You can find some tensions between Trump and House Republicans too, mainly over deficits. But generally speaking, the House wants to blitz through legislation quickly, and the Senate appears to have no interest in that. You can rationalize some reasons for Senate Republicans’ decisions—they don’t want a budget fight to bog down the agenda early in 2017, or the Supreme Court nomination will take up precious floor time—but looked at in its entirety, it’s very curious.

The best way to make sense of it is to understand McConnell’s political philosophy, which he summarized five years ago to The Atlantic. Discussing Republican obstruction in the Obama era, McConnell said:

We worked very hard to keep our fingerprints off of these proposals… Because we thought—correctly, I think—that the only way the American people would know that a great debate was going on was if the measures were not bipartisan. When you hang the ‘bipartisan’ tag on something, the perception is that differences have been worked out, and there’s a broad agreement that that’s the way forward.

In the minority, McConnell preferred to let Democrats own the policies, and subsequently the consequences. So reverse-engineer the scenario for today. McConnell doesn’t want a great debate between the parties. He wants Democratic buy-in for anything with the potential to be unpopular, so his party members cannot be blamed. Cornyn, number two in the Senate leadership, out and out said it: “If you do things purely on the party line, then it’s unsustainable.”

McConnell has no use for power other than acquiring and maintaining it. The only policy issue he’s ever felt deeply about was eliminating campaign-finance laws—in other words, giving Republicans an advantage in elections. Getting nothing done, and painting Democrats as responsible, appeals to him. So does making bipartisan deals to neutralize Democratic strategy in the midterms. Ramming things through all alone does not.

This strategy has yet to come in contact with the Republican base. They are unlikely to accept as a given that Democrats are tying McConnell’s hands.

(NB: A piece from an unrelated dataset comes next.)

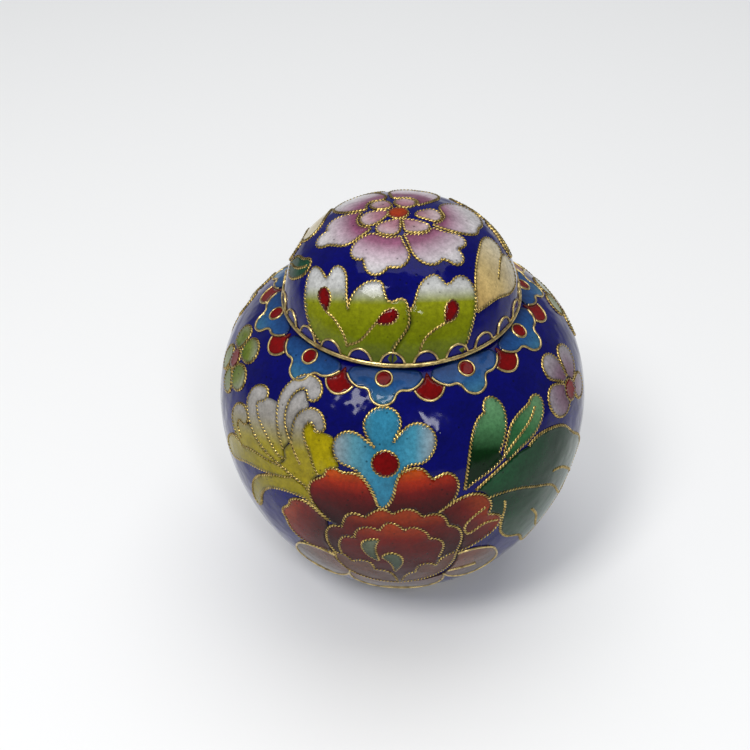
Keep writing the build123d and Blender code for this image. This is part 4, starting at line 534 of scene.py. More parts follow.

If Trump’s agenda continually bogs down in the Senate, conservative activists, a handful of hard-right senators (think Ted Cruz), and likely Trump himself will have no problem pointing fingers directly at McConnell, wedging him between GOP voter rage and his own political instincts.

The 2018 Senate calendar insulates Republicans to some degree. Only eight Republicans are up for re-election, and one, Hatch, announced six years ago that this would be his last term (though more recently he seems to be wavering). There just aren’t many opportunities to hold Senate Republicans accountable for McConnell’s gambit. And senators who want to get their bills voted on and their committee assignments approved will back McConnell.

None of this should cause any liberal to exhale and think that gridlock will save the nation. Trump’s executive branch can and will do plenty of damage on their own simply by installing cronies and ideologues. Presidents have consistently pushed the boundaries of executive power, and Trump has if anything far less constraints than his predecessors. Reconciliation remains an option, even if some senators show reluctance. And how Senate leaders will react to fury from conservative hardliners remains to be seen. So there are no rose-colored glasses here.

But Senate Democrats should recognize their power next year. Republicans are all but telling them that they hold the keys to any non-trivial legislation. They could view that as leverage to work with Trump on discrete issues, or as a means to exploit Republican intraparty tensions. The path they choose won’t just affect the next election; it will affect every policy they purport to care about.